DIRECTIONS
Repeat the material exactly, every line of it.

GIVEN INFORMATION
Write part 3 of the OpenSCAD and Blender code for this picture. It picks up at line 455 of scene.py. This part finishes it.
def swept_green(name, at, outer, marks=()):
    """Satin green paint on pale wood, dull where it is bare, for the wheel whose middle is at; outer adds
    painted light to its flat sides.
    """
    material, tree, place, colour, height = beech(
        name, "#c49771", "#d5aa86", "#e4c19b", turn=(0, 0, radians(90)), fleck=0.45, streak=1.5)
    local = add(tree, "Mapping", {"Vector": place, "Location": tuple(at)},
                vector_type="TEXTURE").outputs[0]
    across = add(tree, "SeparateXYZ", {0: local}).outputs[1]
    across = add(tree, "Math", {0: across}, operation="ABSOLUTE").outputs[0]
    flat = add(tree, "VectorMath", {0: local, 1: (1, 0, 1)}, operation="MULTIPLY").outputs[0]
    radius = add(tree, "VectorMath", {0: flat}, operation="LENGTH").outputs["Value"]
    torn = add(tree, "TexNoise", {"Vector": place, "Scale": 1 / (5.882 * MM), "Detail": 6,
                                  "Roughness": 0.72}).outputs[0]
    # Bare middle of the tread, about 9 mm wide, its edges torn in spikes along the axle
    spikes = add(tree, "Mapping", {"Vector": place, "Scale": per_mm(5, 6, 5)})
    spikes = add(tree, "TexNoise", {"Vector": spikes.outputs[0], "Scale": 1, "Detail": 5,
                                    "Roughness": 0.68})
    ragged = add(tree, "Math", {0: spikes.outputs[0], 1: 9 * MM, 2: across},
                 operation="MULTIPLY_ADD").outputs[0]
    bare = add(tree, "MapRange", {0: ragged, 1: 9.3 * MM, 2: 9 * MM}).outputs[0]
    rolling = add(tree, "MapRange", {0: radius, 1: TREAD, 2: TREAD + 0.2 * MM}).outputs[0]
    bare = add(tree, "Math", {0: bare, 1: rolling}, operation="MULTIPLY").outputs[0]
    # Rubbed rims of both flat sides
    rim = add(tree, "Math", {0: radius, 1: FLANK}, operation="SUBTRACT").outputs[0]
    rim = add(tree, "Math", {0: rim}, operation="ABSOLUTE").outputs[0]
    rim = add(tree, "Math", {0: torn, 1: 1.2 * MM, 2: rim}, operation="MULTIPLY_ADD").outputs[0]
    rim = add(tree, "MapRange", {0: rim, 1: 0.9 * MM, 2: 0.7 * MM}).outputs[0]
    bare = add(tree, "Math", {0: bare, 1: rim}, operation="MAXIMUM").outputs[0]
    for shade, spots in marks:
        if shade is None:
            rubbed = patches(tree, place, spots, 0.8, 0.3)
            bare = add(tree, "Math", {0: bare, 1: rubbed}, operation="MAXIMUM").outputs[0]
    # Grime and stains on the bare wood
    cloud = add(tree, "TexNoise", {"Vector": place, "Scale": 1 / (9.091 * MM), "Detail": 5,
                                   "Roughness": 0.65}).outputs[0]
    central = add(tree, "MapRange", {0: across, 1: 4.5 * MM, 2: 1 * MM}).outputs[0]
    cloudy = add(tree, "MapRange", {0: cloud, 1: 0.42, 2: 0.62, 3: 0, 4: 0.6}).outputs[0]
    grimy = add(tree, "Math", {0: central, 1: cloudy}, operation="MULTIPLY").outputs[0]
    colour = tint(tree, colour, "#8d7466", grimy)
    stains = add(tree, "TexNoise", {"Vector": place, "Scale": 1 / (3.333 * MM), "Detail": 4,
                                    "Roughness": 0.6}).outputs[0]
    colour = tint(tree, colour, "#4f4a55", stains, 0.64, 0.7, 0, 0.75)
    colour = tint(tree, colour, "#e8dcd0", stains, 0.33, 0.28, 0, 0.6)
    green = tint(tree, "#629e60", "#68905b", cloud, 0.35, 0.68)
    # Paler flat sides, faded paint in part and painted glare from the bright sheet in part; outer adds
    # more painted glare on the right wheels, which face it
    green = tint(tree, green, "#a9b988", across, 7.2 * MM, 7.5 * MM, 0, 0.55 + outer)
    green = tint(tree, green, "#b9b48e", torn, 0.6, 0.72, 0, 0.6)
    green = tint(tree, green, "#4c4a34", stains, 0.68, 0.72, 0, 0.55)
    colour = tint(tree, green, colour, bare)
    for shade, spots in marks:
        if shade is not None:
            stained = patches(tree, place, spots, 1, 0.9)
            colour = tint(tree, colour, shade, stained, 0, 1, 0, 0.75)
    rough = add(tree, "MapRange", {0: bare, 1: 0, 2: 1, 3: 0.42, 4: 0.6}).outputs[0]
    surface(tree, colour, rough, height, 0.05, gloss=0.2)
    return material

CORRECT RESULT
Write part 3 of the OpenSCAD and Blender code for this picture. It picks up at line 455 of scene.py. This part finishes it.
def swept_green(name, at, outer, marks=()):
    """Satin green paint on pale wood, dull where it is bare, for the wheel whose middle is at; outer adds
    painted light to its flat sides.
    """
    material, tree, place, colour, height = beech(
        name, "#c49771", "#d5aa86", "#e4c19b", turn=(0, 0, radians(90)), fleck=0.45, streak=1.5)
    local = add(tree, "Mapping", {"Vector": place, "Location": tuple(at)},
                vector_type="TEXTURE").outputs[0]
    across = add(tree, "SeparateXYZ", {0: local}).outputs[1]
    across = add(tree, "Math", {0: across}, operation="ABSOLUTE").outputs[0]
    flat = add(tree, "VectorMath", {0: local, 1: (1, 0, 1)}, operation="MULTIPLY").outputs[0]
    radius = add(tree, "VectorMath", {0: flat}, operation="LENGTH").outputs["Value"]
    torn = add(tree, "TexNoise", {"Vector": place, "Scale": 1 / (5.882 * MM), "Detail": 6,
                                  "Roughness": 0.72}).outputs[0]
    # Bare middle of the tread, about 9 mm wide, its edges torn in spikes along the axle
    spikes = add(tree, "Mapping", {"Vector": place, "Scale": per_mm(5, 6, 5)})
    spikes = add(tree, "TexNoise", {"Vector": spikes.outputs[0], "Scale": 1, "Detail": 5,
                                    "Roughness": 0.68})
    ragged = add(tree, "Math", {0: spikes.outputs[0], 1: 9 * MM, 2: across},
                 operation="MULTIPLY_ADD").outputs[0]
    bare = add(tree, "MapRange", {0: ragged, 1: 9.3 * MM, 2: 9 * MM}).outputs[0]
    rolling = add(tree, "MapRange", {0: radius, 1: TREAD, 2: TREAD + 0.2 * MM}).outputs[0]
    bare = add(tree, "Math", {0: bare, 1: rolling}, operation="MULTIPLY").outputs[0]
    # Rubbed rims of both flat sides
    rim = add(tree, "Math", {0: radius, 1: FLANK}, operation="SUBTRACT").outputs[0]
    rim = add(tree, "Math", {0: rim}, operation="ABSOLUTE").outputs[0]
    rim = add(tree, "Math", {0: torn, 1: 1.2 * MM, 2: rim}, operation="MULTIPLY_ADD").outputs[0]
    rim = add(tree, "MapRange", {0: rim, 1: 0.9 * MM, 2: 0.7 * MM}).outputs[0]
    bare = add(tree, "Math", {0: bare, 1: rim}, operation="MAXIMUM").outputs[0]
    for shade, spots in marks:
        if shade is None:
            rubbed = patches(tree, place, spots, 0.8, 0.3)
            bare = add(tree, "Math", {0: bare, 1: rubbed}, operation="MAXIMUM").outputs[0]
    # Grime and stains on the bare wood
    cloud = add(tree, "TexNoise", {"Vector": place, "Scale": 1 / (9.091 * MM), "Detail": 5,
                                   "Roughness": 0.65}).outputs[0]
    central = add(tree, "MapRange", {0: across, 1: 4.5 * MM, 2: 1 * MM}).outputs[0]
    cloudy = add(tree, "MapRange", {0: cloud, 1: 0.42, 2: 0.62, 3: 0, 4: 0.6}).outputs[0]
    grimy = add(tree, "Math", {0: central, 1: cloudy}, operation="MULTIPLY").outputs[0]
    colour = tint(tree, colour, "#8d7466", grimy)
    stains = add(tree, "TexNoise", {"Vector": place, "Scale": 1 / (3.333 * MM), "Detail": 4,
                                    "Roughness": 0.6}).outputs[0]
    colour = tint(tree, colour, "#4f4a55", stains, 0.64, 0.7, 0, 0.75)
    colour = tint(tree, colour, "#e8dcd0", stains, 0.33, 0.28, 0, 0.6)
    green = tint(tree, "#629e60", "#68905b", cloud, 0.35, 0.68)
    # Paler flat sides, faded paint in part and painted glare from the bright sheet in part; outer adds
    # more painted glare on the right wheels, which face it
    green = tint(tree, green, "#a9b988", across, 7.2 * MM, 7.5 * MM, 0, 0.55 + outer)
    green = tint(tree, green, "#b9b48e", torn, 0.6, 0.72, 0, 0.6)
    green = tint(tree, green, "#4c4a34", stains, 0.68, 0.72, 0, 0.55)
    colour = tint(tree, green, colour, bare)
    for shade, spots in marks:
        if shade is not None:
            stained = patches(tree, place, spots, 1, 0.9)
            colour = tint(tree, colour, shade, stained, 0, 1, 0, 0.75)
    rough = add(tree, "MapRange", {0: bare, 1: 0, 2: 1, 3: 0.42, 4: 0.6}).outputs[0]
    surface(tree, colour, rough, height, 0.05, gloss=0.2)
    return material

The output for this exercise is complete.